WHAT THE EXERCISE ASKS — Line by line, reproduce exactly the beginning of the listing below, ending with the line that contains "return np.where(girth >" and adding nothing.

◆ ◆ ◆ ◆ ◆ ◆ ◆

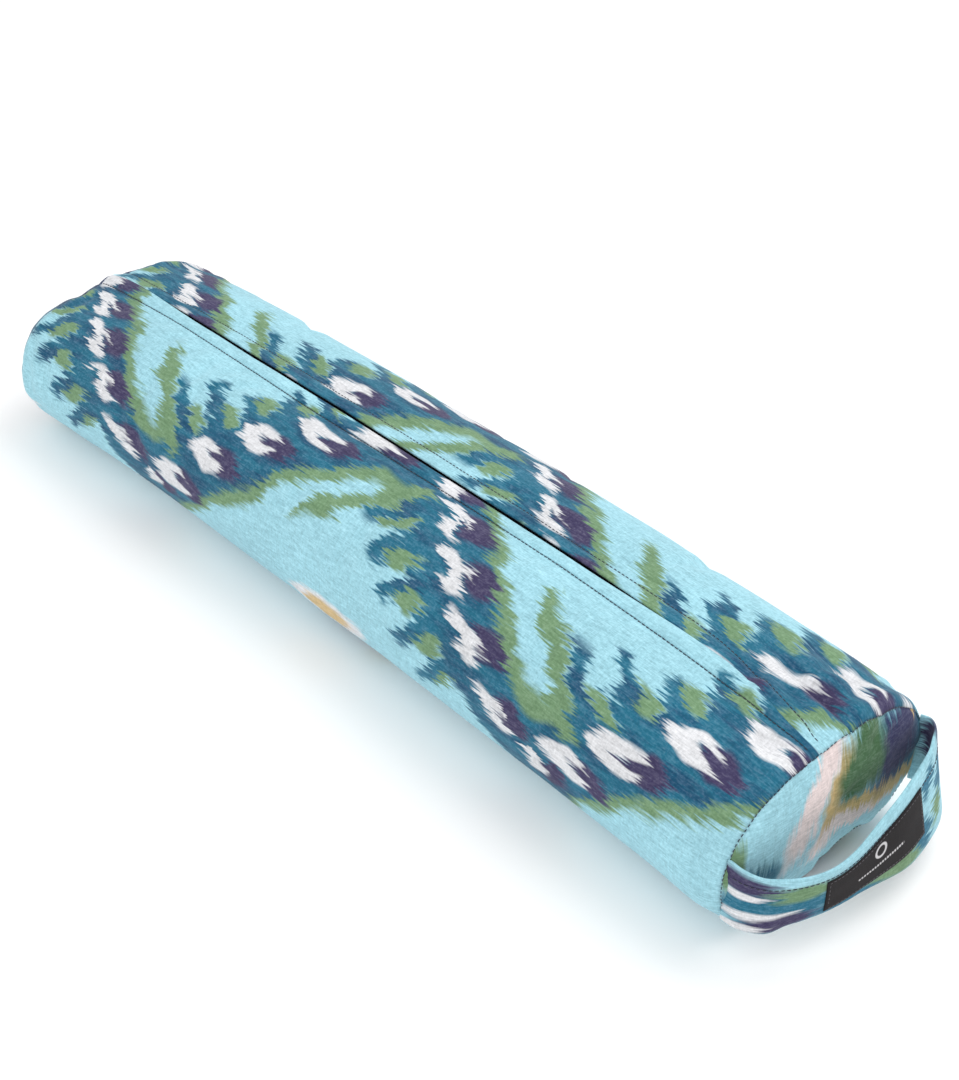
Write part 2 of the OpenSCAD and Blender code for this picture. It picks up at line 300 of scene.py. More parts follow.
def body_point(x, girth):
    """Points of the plain body at lengths x from its middle and girths from its crown."""
    x, girth = np.broadcast_arrays(np.asarray(x, float), np.asarray(girth, float))
    y, z = section_at(girth)
    inset = round_in(x)
    crown = CROWN_RISE - CROWN_DROP * (x / HALF) ** 2 - inset
    above = np.clip((z - WIDEST) / (HEIGHT - WIDEST), 0, 1)
    below = np.clip((WIDEST - z) / WIDEST, 0, 1)
    y = y * (1 - inset / (WIDTH / 2)) + bow(x)
    y = y - FAR_FULL * fade((-x - HALF + 0.16) / 0.16) * np.clip(-y / (WIDTH / 2), 0, 1)
    z = z + above * crown + below * (inset + end_lift(x, y))
    return np.stack([x + MIDDLE, y, z], axis=-1)


def from_zip(girth):
    """Distance from the crown, to the left below 0 and to the right above 0."""
    return np.where(girth > -GIRTH / 2, girth, girth + GIRTH)


# Soft folds in mm: where one starts along the body, its distance from the crown there and at the
# near seam, and its depth, which is below 0 for a ridge
NEAR_FOLDS = [(284, 13, -8, 2.2), (268, 22, 2, -2.2), (266, 29, 13, 5.0), (278, 39, 26, -2.2),
              (280, 52, 42, 4.2), (284, -36, -29, 2.8), (292, -60, -50, 2.4)]


def near_folds(x, across):
    depth = 0
    for start, start_across, end_across, deep in NEAR_FOLDS:
        share = np.clip((x - start * MM) / (HALF - start * MM), 0, 1)
        line = (start_across + (end_across - start_across) * share) * MM
        along = fade(share / 0.5) * (1 - 0.75 * fade((share - 0.72) / 0.28))
        depth = depth + deep * MM * hump(across - line, (6.2 - 3.4 * share) * MM) * along
    return -depth


def far_ridge(x, across):
    """The placket's end stands up at the far seam, and the cover sinks and rises beside it."""
    shape = 2.6 * hump(across + 5 * MM, 7 * MM) - 3.4 * hump(across + 34 * MM, 20 * MM)
    shape = shape + 2.6 * hump(across - 56 * MM, 17 * MM)
    return shape * MM * hump(x + HALF, 30 * MM)


def over_slider(x, across):
    """The cover stands a little higher where the zip's slider and its turned tab lie under it."""
    beyond = x + MIDDLE - SLIDER_AT
    along = fade((beyond + 16 * MM) / (10 * MM)) * (1 - fade((beyond - 27 * MM) / (10 * MM)))
    return 3.9 * MM * along * hump(across + 2 * MM, 11 * MM)


def cover_relief(x, girth):
    """How far the finished cover stands off the plain body: dimples, folds and puckers."""
    across = from_zip(girth)
    to_seam = HALF - np.abs(x)
    lumps = 0.6 * wavering(x / 0.07, girth / 0.06, 3) + 0.32 * wavering(x / 0.03, girth / 0.028, 4)
    relief = MM * lumps * fade(to_seam / 0.03) * fade((np.abs(across) - 8 * MM) / 0.02)
    # The thread pulls a shallow groove, and small puckers into the cloth beside it
    for places, seed in ((LEFT_LINE, 5), (RIGHT_LINE, 6)):
        beside = across - drawn(x, places)
        pucker = hump(beside, 5 * MM) * wavering(x / 0.006, 0.5 * seed, seed)
        relief = relief - 0.8 * MM * hump(beside, 1.6 * MM) + 0.16 * MM * pucker
    # Gathers where the cover is eased into each end panel
    gather = wavering(girth / 0.011, x / 0.05 + 20, 8) + 0.6 * wavering(girth / 0.021, x / 0.06, 9)
    gather = gather * fade((np.abs(across) - 20 * MM) / 0.01)
    relief = relief + 0.9 * MM * gather * hump(to_seam, 0.016)
    return relief + near_folds(x, across) + far_ridge(x, across) + over_slider(x, across)


# ---- Cloth simulation of the stuffed cover ----

SIM_ROUND = 72            # points round the body in the simulation
SIM_STATIONS = 89
SIM_DOME = 9              # rings across each end panel
SIM_SWELL = 6 * MM        # how far each end panel domes before it is pressed
SIM_FRAMES = 20
SIM_OUT = 3.5 * MM        # the furthest a simulated point is let out
SIM_IN = 0.7 * MM         # and in, so that the cover never meets the casing


def dome_points(rim, shares, swell, side):
    """Rings of an end panel: the rim shrunk to each share, swelling out towards its middle."""
    centre = rim.mean(axis=0)
    rings = centre + (rim - centre)[None] * shares[:, None, None]
    rings[..., 0] = rim[0, 0] + side * swell * (1 - shares[:, None] ** 2.4)
    return rings


def sewn_points(rings, across, seams):
    """1 at the points that can't move: the end seams, the placket and where the body rests."""
    pinned = np.zeros(rings.shape[:2])
    pinned[seams] = 1
    placket = (across > -STITCH_LEFT - 2 * MM) & (across < STITCH_RIGHT + 2 * MM)
    pinned[:, placket] = 1
    pinned[rings[..., 2] < 1 * MM] = 1
    return pinned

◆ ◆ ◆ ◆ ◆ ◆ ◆

REPLY —
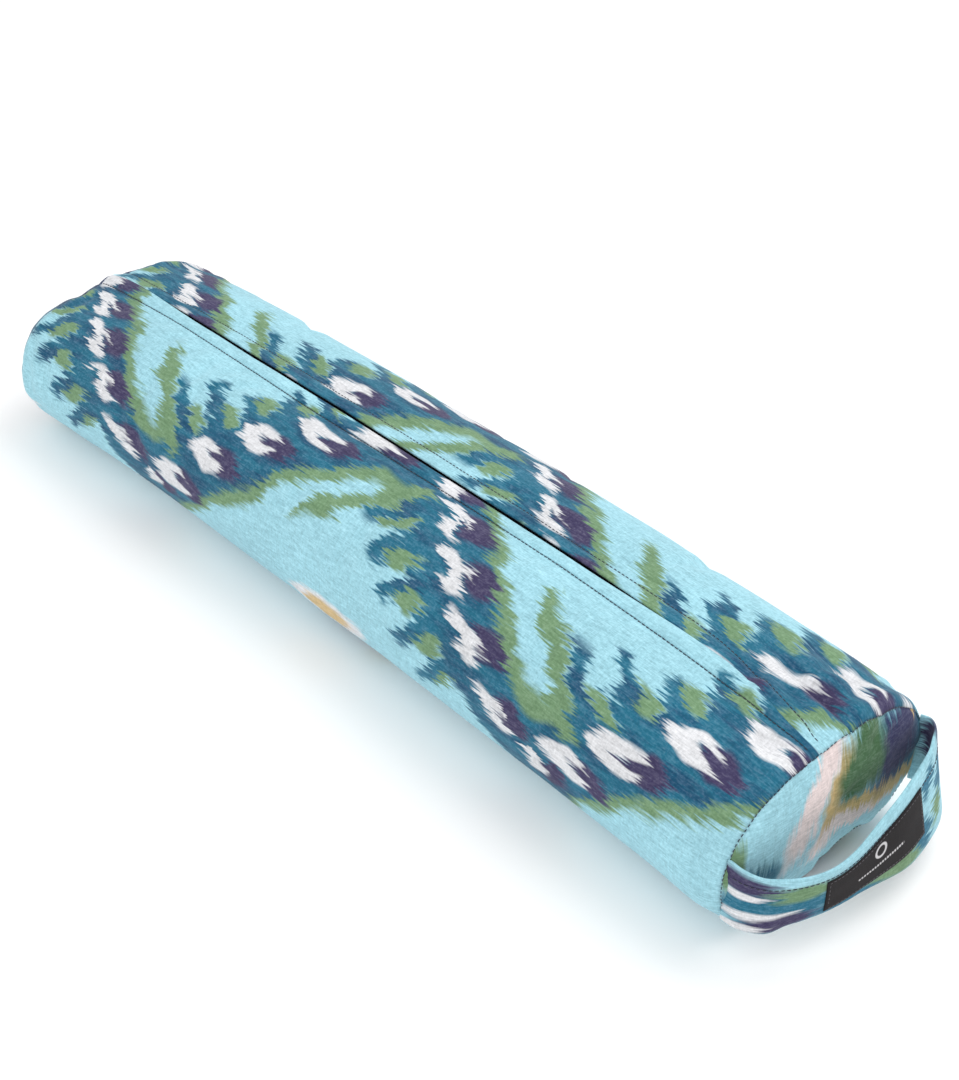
Write part 2 of the OpenSCAD and Blender code for this picture. It picks up at line 300 of scene.py. More parts follow.
def body_point(x, girth):
    """Points of the plain body at lengths x from its middle and girths from its crown."""
    x, girth = np.broadcast_arrays(np.asarray(x, float), np.asarray(girth, float))
    y, z = section_at(girth)
    inset = round_in(x)
    crown = CROWN_RISE - CROWN_DROP * (x / HALF) ** 2 - inset
    above = np.clip((z - WIDEST) / (HEIGHT - WIDEST), 0, 1)
    below = np.clip((WIDEST - z) / WIDEST, 0, 1)
    y = y * (1 - inset / (WIDTH / 2)) + bow(x)
    y = y - FAR_FULL * fade((-x - HALF + 0.16) / 0.16) * np.clip(-y / (WIDTH / 2), 0, 1)
    z = z + above * crown + below * (inset + end_lift(x, y))
    return np.stack([x + MIDDLE, y, z], axis=-1)


def from_zip(girth):
    """Distance from the crown, to the left below 0 and to the right above 0."""
    return np.where(girth > -GIRTH / 2, girth, girth + GIRTH)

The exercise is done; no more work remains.